People built fan-sites dedicated to the puppet, demanded Flat Eric merchandise (you can pick up one of the dolls on eBay for around £50 today) and wrote newspaper think pieces about the puppet as the bridge between consumerism and popular culture. They also bootlegged the adverts’ soundtrack, forcing Dupieux to release it as a single – something he hadn’t thought of doing until that point.

“It was supposed to be 20 seconds for the commercial,” he recalls. “So I just did what I was doing back in the day: this rough house music thing. I did a draft in two hours the day before I went to LA to shoot the commercial.”

The single he released, Flat Beat, sold millions of copies and spent two weeks at number one in March 1999. “Of course I was happy, but it’s like when you’re at school and you don’t work, but get a good grade,” says Dupieux. “I still think Flat Beat was funny. It was a cool piece of music for the puppet, but I don’t get the success of it all. It was just a stupid loop.”

Flat Beat, by Mr Oizo.

The Flat Eric ads were intended to be a one-off campaign, but Levi’s commissioned another set that aired the following summer. It’s a source of regret for Hegarty that the brand didn’t use the character again after that. He thinks Levi’s should have kept hold of the character and kept developing it. “Their loss really, but the fact the character has endured is brilliant,” he says.

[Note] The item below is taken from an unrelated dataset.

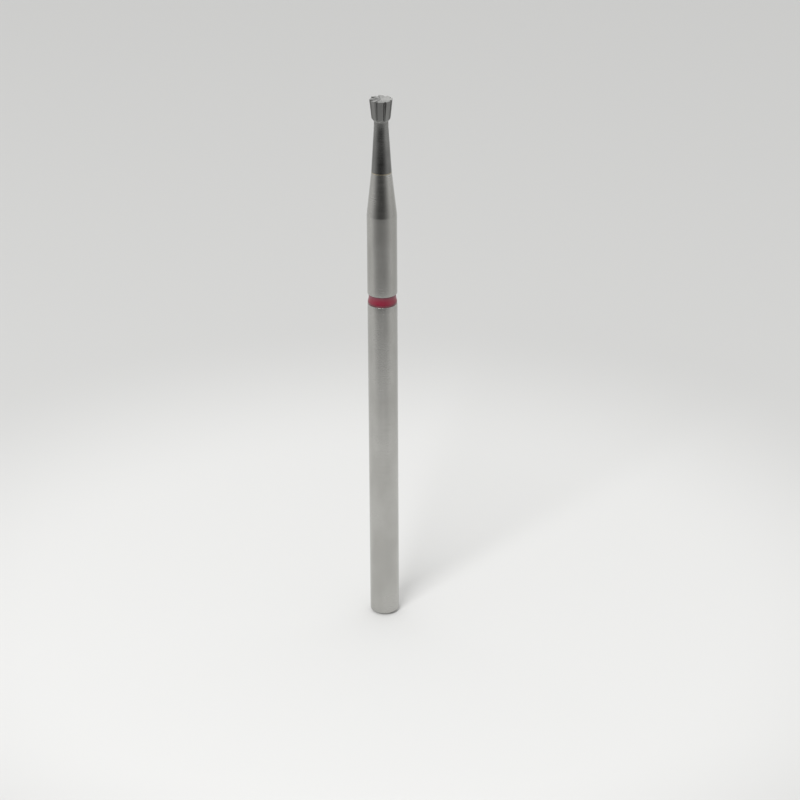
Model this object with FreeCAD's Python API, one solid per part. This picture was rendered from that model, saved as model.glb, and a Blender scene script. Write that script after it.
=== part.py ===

Flat Eric has indeed. Dupieux retained the copyright and has released a number of short films and music videos with him over the years, including one with a cameo by Pharrell Williams in 2009 and one for Red Bull Music Academy in October 2015, which saw Massey reunited with Flat Eric for the first time since the original shoot. The musician also got a sizeable cut of the sales of Flat Eric merchandise, giving him the sort of financial independence he had never dreamed of.

“I used to hate that puppet because when I was putting out new music people were asking about it,” he says. “I’m super happy now when I look back, of course.

“When I do DJ gigs there’s always at least five people who bring the Flat Eric puppet. It’s so cute and funny; I created a character that will live forever.”